Data lines
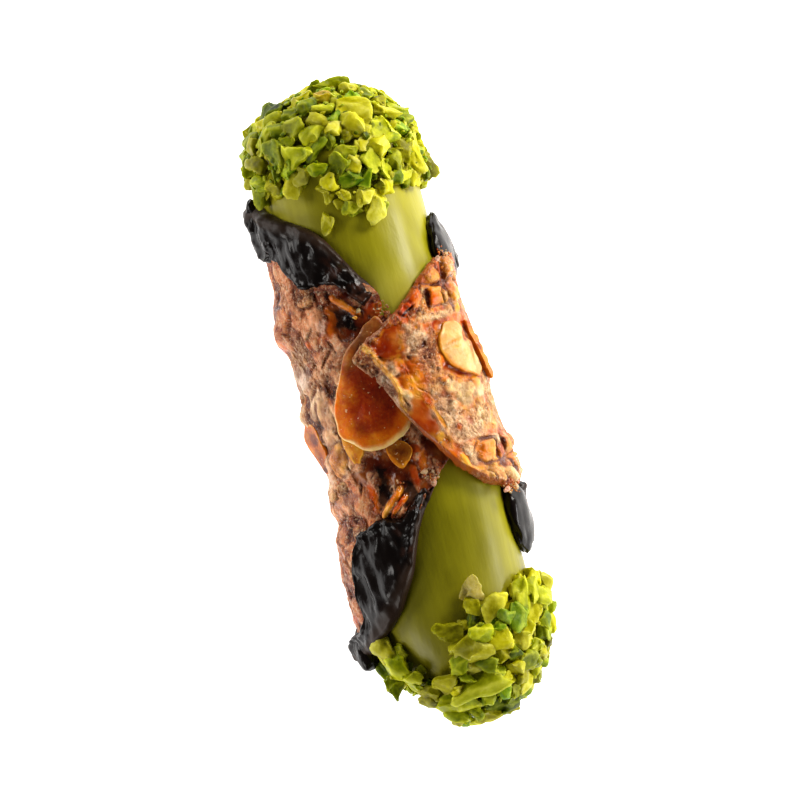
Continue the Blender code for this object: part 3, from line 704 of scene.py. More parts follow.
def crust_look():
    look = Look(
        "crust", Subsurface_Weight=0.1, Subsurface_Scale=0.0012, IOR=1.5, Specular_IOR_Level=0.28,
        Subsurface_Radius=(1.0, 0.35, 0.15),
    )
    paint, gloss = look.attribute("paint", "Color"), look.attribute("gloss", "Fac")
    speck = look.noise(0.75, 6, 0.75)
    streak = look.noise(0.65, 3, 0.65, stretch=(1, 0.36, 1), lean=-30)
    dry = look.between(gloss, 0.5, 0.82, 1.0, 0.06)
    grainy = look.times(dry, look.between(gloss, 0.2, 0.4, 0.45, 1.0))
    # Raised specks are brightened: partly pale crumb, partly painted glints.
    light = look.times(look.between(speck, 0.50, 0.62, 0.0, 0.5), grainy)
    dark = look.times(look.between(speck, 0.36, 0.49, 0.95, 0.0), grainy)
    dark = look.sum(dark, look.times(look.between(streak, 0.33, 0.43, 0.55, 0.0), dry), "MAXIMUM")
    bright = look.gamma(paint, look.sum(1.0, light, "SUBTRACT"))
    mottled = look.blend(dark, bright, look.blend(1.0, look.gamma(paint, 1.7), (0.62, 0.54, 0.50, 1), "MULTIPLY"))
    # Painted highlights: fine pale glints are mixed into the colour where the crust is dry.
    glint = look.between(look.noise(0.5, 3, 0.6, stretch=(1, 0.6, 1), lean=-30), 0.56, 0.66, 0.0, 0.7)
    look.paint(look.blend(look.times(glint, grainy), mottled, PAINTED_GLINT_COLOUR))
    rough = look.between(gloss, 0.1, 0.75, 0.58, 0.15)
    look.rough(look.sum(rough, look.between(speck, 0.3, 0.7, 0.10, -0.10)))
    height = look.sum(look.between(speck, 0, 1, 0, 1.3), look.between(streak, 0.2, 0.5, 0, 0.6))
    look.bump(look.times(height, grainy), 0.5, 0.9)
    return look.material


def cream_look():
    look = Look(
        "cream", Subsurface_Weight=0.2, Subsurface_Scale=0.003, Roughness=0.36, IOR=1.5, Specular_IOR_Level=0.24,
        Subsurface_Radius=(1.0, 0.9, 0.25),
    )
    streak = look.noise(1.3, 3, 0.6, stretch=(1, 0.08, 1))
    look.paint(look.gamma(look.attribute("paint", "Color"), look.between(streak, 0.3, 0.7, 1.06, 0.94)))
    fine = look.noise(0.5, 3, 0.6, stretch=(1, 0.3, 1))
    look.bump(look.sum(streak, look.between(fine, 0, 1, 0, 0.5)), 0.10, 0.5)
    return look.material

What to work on
Copy the material above verbatim.

The result
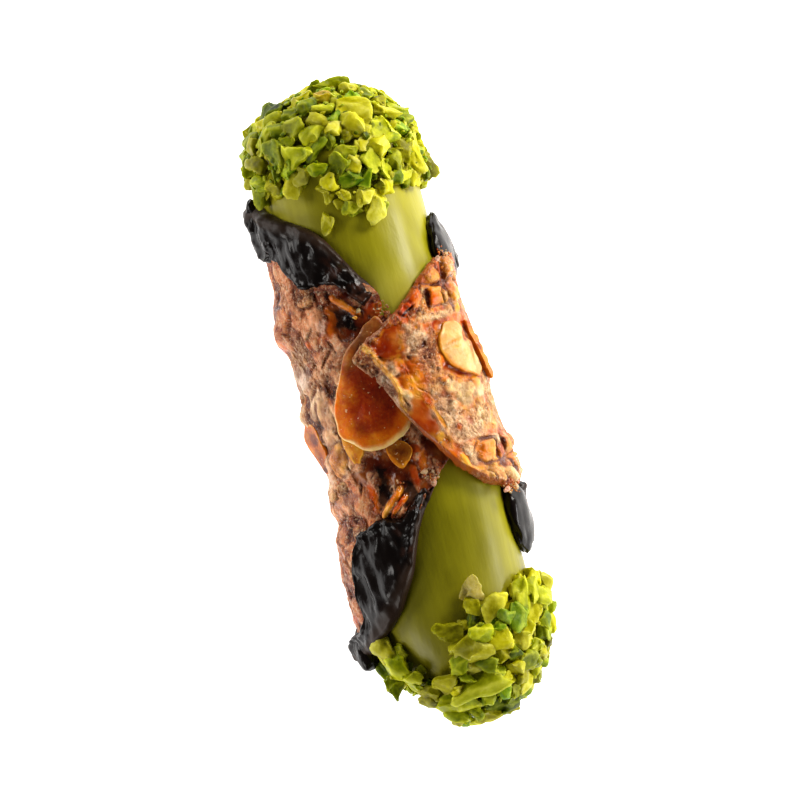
Continue the Blender code for this object: part 3, from line 704 of scene.py. More parts follow.
def crust_look():
    look = Look(
        "crust", Subsurface_Weight=0.1, Subsurface_Scale=0.0012, IOR=1.5, Specular_IOR_Level=0.28,
        Subsurface_Radius=(1.0, 0.35, 0.15),
    )
    paint, gloss = look.attribute("paint", "Color"), look.attribute("gloss", "Fac")
    speck = look.noise(0.75, 6, 0.75)
    streak = look.noise(0.65, 3, 0.65, stretch=(1, 0.36, 1), lean=-30)
    dry = look.between(gloss, 0.5, 0.82, 1.0, 0.06)
    grainy = look.times(dry, look.between(gloss, 0.2, 0.4, 0.45, 1.0))
    # Raised specks are brightened: partly pale crumb, partly painted glints.
    light = look.times(look.between(speck, 0.50, 0.62, 0.0, 0.5), grainy)
    dark = look.times(look.between(speck, 0.36, 0.49, 0.95, 0.0), grainy)
    dark = look.sum(dark, look.times(look.between(streak, 0.33, 0.43, 0.55, 0.0), dry), "MAXIMUM")
    bright = look.gamma(paint, look.sum(1.0, light, "SUBTRACT"))
    mottled = look.blend(dark, bright, look.blend(1.0, look.gamma(paint, 1.7), (0.62, 0.54, 0.50, 1), "MULTIPLY"))
    # Painted highlights: fine pale glints are mixed into the colour where the crust is dry.
    glint = look.between(look.noise(0.5, 3, 0.6, stretch=(1, 0.6, 1), lean=-30), 0.56, 0.66, 0.0, 0.7)
    look.paint(look.blend(look.times(glint, grainy), mottled, PAINTED_GLINT_COLOUR))
    rough = look.between(gloss, 0.1, 0.75, 0.58, 0.15)
    look.rough(look.sum(rough, look.between(speck, 0.3, 0.7, 0.10, -0.10)))
    height = look.sum(look.between(speck, 0, 1, 0, 1.3), look.between(streak, 0.2, 0.5, 0, 0.6))
    look.bump(look.times(height, grainy), 0.5, 0.9)
    return look.material


def cream_look():
    look = Look(
        "cream", Subsurface_Weight=0.2, Subsurface_Scale=0.003, Roughness=0.36, IOR=1.5, Specular_IOR_Level=0.24,
        Subsurface_Radius=(1.0, 0.9, 0.25),
    )
    streak = look.noise(1.3, 3, 0.6, stretch=(1, 0.08, 1))
    look.paint(look.gamma(look.attribute("paint", "Color"), look.between(streak, 0.3, 0.7, 1.06, 0.94)))
    fine = look.noise(0.5, 3, 0.6, stretch=(1, 0.3, 1))
    look.bump(look.sum(streak, look.between(fine, 0, 1, 0, 0.5)), 0.10, 0.5)
    return look.material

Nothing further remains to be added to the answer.